Smoking linked to chronic back pain
Smoking may increase a person's risk of developing chronic back pain, according to new research.
Scientists from Northwestern University recruited 160 volunteers who had subacute back pain--back pain that had lasted between four and 12 weeks; 32 volunteers who had chronic back pain--back pain that had lasted for five years or more and 35 participants with no back pain at all.
All participants were asked to complete a questionnaire about their smoking status and health conditions, which they filled out on five separate occasions during one year. They also received brain scans, which were meant to analyze activity between the two brain regions--the nucleus accumbens and the medial prefrontal cortex--that play a role in cognitive behaviors, such as motivated learning and addictive behavior.
The researchers found that a strong connection between the two brain regions under study was connected to increase susceptibility to chronic pain. They also found that smoking affected the connection. The participants who smoked had a higher risk of chronic back pain, when compared to those who did not smoke.

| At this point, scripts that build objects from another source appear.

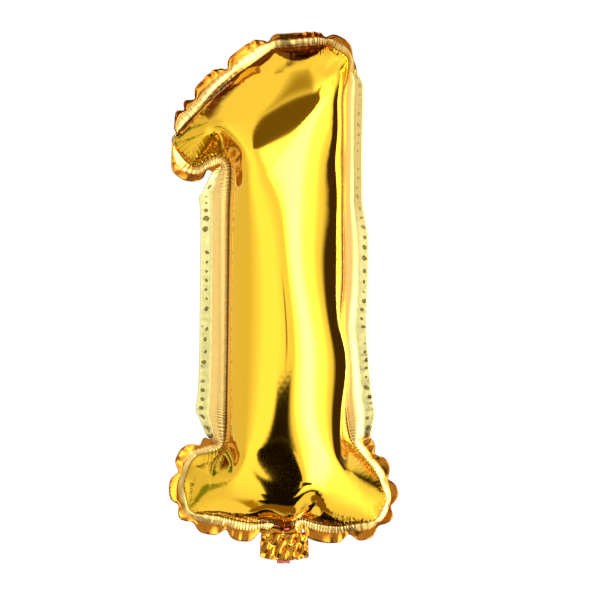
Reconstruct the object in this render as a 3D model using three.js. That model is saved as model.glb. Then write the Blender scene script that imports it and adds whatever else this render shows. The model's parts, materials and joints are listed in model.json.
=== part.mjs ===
// Foil number balloon: an air-filled digit 1 made of two foil panels heat-sealed to each other
// round their edge, with a self-closing film valve in the neck and a flat filling tail below it.
//
// Units are millimetres. +X is to the reader's right, +Z is up, and the readable front faces -Y.
// The seam lies in the plane Y = 0, and the origin is the middle of the balloon's box.

import * as THREE from 'three';

// ---------- driving dimensions ----------
const FILM = 0.4;                // thickness of one foil panel
const SEAL = 0.5;                // thickness of the fused layer between the two panels
const GAP = 0.2;                 // clearance between neighbouring layers
const SEAL_SHARE = 0.58;         // sealed part of the flange; the rest is loose margin
const SAMPLES_PER_STATION = 2;   // mesh columns between two outline stations
const DOME_RINGS = 7;            // mesh rows from the seam up to the crest
const CREST_ANGLE = 1.42;        // radians of the quarter wave at which the flat crest begins

const TAIL_CENTRE_X = -0.5;
const TAIL_WIDTH = 33;           // at the fold
const TAIL_FLARE = 1.2;          // each side edge swings out by this much at the mouth
const TAIL_SEAL_WIDTH = 3;       // side seals that make the two leaves a flat sleeve
const FOLD_Z = -7.5;             // height of the fold line of the tail
const FOLD_CLEARANCE = 1;        // film kept clear on both sides of the fold line
const MOUTH_Z = -23;             // lower edge of the tail
const MOUTH_SAG = 1.5;           // the lower edge bows down by this much in the middle

const VALVE_CENTRE_X = -1;
const VALVE_WIDTH = 20;
const VALVE_TOP_Z = 44;          // the valve reaches this far up inside the balloon
const VALVE_CORNER = 5;          // rounding of the valve's upper corners
const VALVE_FILM = 0.15;
const VALVE_FILM_OFFSET = 0.275; // distance of each valve film from the seam plane
const VALVE_TIP_Z = -28;         // the valve's lower lip shows below the tail
const VALVE_TIP_WIDTH = 9;
const PRINT_WIDTH = 13;
const PRINT_TOP_Z = 28;
const PRINT_THICKNESS = 0.2;

// The balloon's box, from which the origin is set.
const BOX_LOW_Z = VALVE_TIP_Z;

// ---------- outline ----------
// Stations round the digit, from the right of the neck up the right side and back down the left.
// weld is the inner edge of the seal, rim is the cut edge of the foil, and crest is the point on
// the ridge that the dome rises to from this station, with its height above the seam.
const STATIONS = [
  { weld: [11, 6.5], rim: [18, -6.5], crest: [6, 34, 37] },
  { weld: [44, 4], rim: [44, -6], crest: [34, 30, 28.5] },
  { weld: [63, 3], rim: [66, -7], crest: [49, 25, 21] },
  { weld: [70, 14], rim: [81, 12], crest: [51, 25, 20] },
  { weld: [66, 26], rim: [82, 36], crest: [47, 28, 23.5] },
  { weld: [55, 40], rim: [73, 53], crest: [26, 42, 35] },
  { weld: [48.5, 62], rim: [66, 68], crest: [4, 66, 41.5] },
  { weld: [46, 92], rim: [64, 92], crest: [2, 92, 43] },
  { weld: [43.5, 160], rim: [62, 160], crest: [1, 160, 43.5] },
  { weld: [42, 230], rim: [60, 230], crest: [0, 230, 43.5] },
  { weld: [40.5, 285], rim: [57, 280], crest: [0, 280, 42.5] },
  { weld: [40, 320], rim: [54, 322], crest: [2, 298, 40.5] },
  { weld: [39, 337], rim: [49, 343], crest: [3, 302, 39] },
  { weld: [28, 343], rim: [33, 352], crest: [2, 303, 39] },
  { weld: [10, 342.5], rim: [10, 355], crest: [0, 303, 39] },
  { weld: [-9, 340], rim: [-10, 348], crest: [-4, 302, 38] },
  { weld: [-27, 332], rim: [-31, 338.5], crest: [-12, 299, 36] },
  { weld: [-42, 314], rim: [-50, 322], crest: [-24, 295, 32] },
  { weld: [-60, 294], rim: [-71, 305], crest: [-45, 287, 22.5] },
  { weld: [-78, 281], rim: [-87, 286], crest: [-64, 277, 14] },
  { weld: [-79, 268], rim: [-90, 264], crest: [-66, 275, 12.5] },
  { weld: [-76, 260], rim: [-84, 245], crest: [-64, 275, 12.5] },
  { weld: [-69, 267], rim: [-75, 243], crest: [-57, 279, 17] },
  { weld: [-58, 268], rim: [-67.5, 240], crest: [-44, 283, 24.5] },
  { weld: [-49, 260], rim: [-63.5, 234], crest: [-15, 272, 38] },
  { weld: [-44.5, 246], rim: [-62, 225], crest: [0, 250, 42.5] },
  { weld: [-42, 228], rim: [-62, 213], crest: [0, 230, 43.5] },
  { weld: [-41, 160], rim: [-61.6, 160], crest: [0, 160, 43.5] },
  { weld: [-41.5, 95], rim: [-61.3, 95], crest: [0, 95, 43] },
  { weld: [-42.5, 66], rim: [-61, 68], crest: [-2, 66, 41.5] },
  { weld: [-48, 52], rim: [-65, 57], crest: [-22, 45, 36] },
  { weld: [-56, 43], rim: [-74, 50], crest: [-38, 35, 27.5] },
  { weld: [-72, 37], rim: [-80, 41], crest: [-55, 27, 20] },
  { weld: [-74, 25], rim: [-82, 25], crest: [-57, 25, 19] },
  { weld: [-72, 13], rim: [-80, 8], crest: [-56, 25, 19] },
  { weld: [-64, 9], rim: [-66, -3], crest: [-49, 26, 21] },
  { weld: [-40, 8], rim: [-40, -5], crest: [-33, 31, 29.5] },
  { weld: [-14, 6.5], rim: [-19, -6.5], crest: [-8, 34, 37] },
  { weld: [-1.5, 0], rim: [-0.5, -6.4], crest: [-1, 34, 38] },
];
const NECK_RIGHT = 0;
const NECK_LEFT = 37;

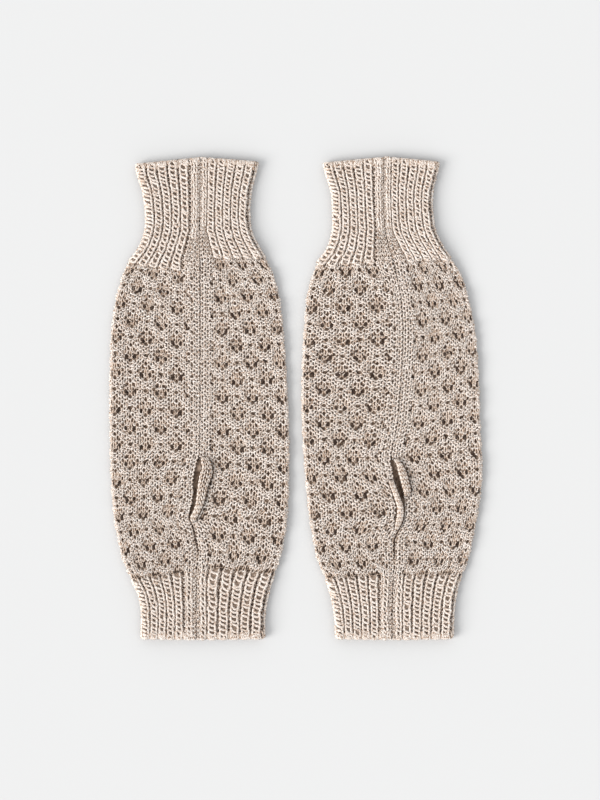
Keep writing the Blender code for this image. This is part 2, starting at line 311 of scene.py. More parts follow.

The researchers then studied whether participants who smoked could change their brain activity and lower their chronic pain by either quitting smoking or by taking anti-inflammatory drugs or other pain medications. They found that while taking drugs helped with pain reduction, quitting smoking was the only way actually change the brain activity related to chronic pain.
The study's findings, published in the journal Human Brain Mapping, suggests that people who smoke and have chronic pain may benefit from smoking cessation programs or other behavioral interventions. Future studies may focus on whether there is a link between chronic pain and addiction.